Speaking. I stumble like a motherfucker and often struggle to figure out how to express more complex ideas. My speaking also suffers from kanji reliance, as I mispronounce words to a comical extent. If there's a silver lining to my speaking, it's that I've read enough that in many cases (not most, just many), I can produce language identical to what a native would write. It'd just that if I leave my comfort zone bubble of ideas I collapse and start writing cringey obviously foreigner shit. My code is basically, if I can't produce a given idea easily from just my brain, I don't write it. For example, if I'm stuck using a E->J dictionary trying to figure out what word to use in Japanese, I stop right then and there, because I'll probably produce awkward sounding language which will be noticeably foreign.

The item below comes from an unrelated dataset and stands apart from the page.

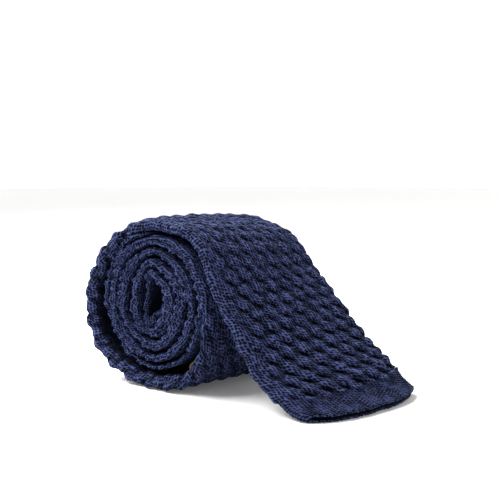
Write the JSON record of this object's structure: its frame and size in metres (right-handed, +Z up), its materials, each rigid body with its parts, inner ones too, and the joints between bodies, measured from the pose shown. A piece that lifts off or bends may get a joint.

Culture. I do not know the names of any famous people in Japan (except certain creators of manga and such), I do not know the names of TV shows, I do not know the names of politicians, and I do not know the geography of Japan very well. This makes reading the news absolutely painful because I don't know who they're talking about or where it's happening the majority of the time.
>当たり前 conclusions/advice
1) Make a point to practice listening regularly
2) If you want to write, you have to specifically practice it or you'll never learn
3) Consider an anki deck of famous people names? Fuck if I know how to get over that hump, christ
4) Even at 3 years, I have a lot left to learn and a long ways to grow, but in the meantime I can easily read and have fun doing so. Mission accomplished there.

Any questions? If anyone cares, ask away.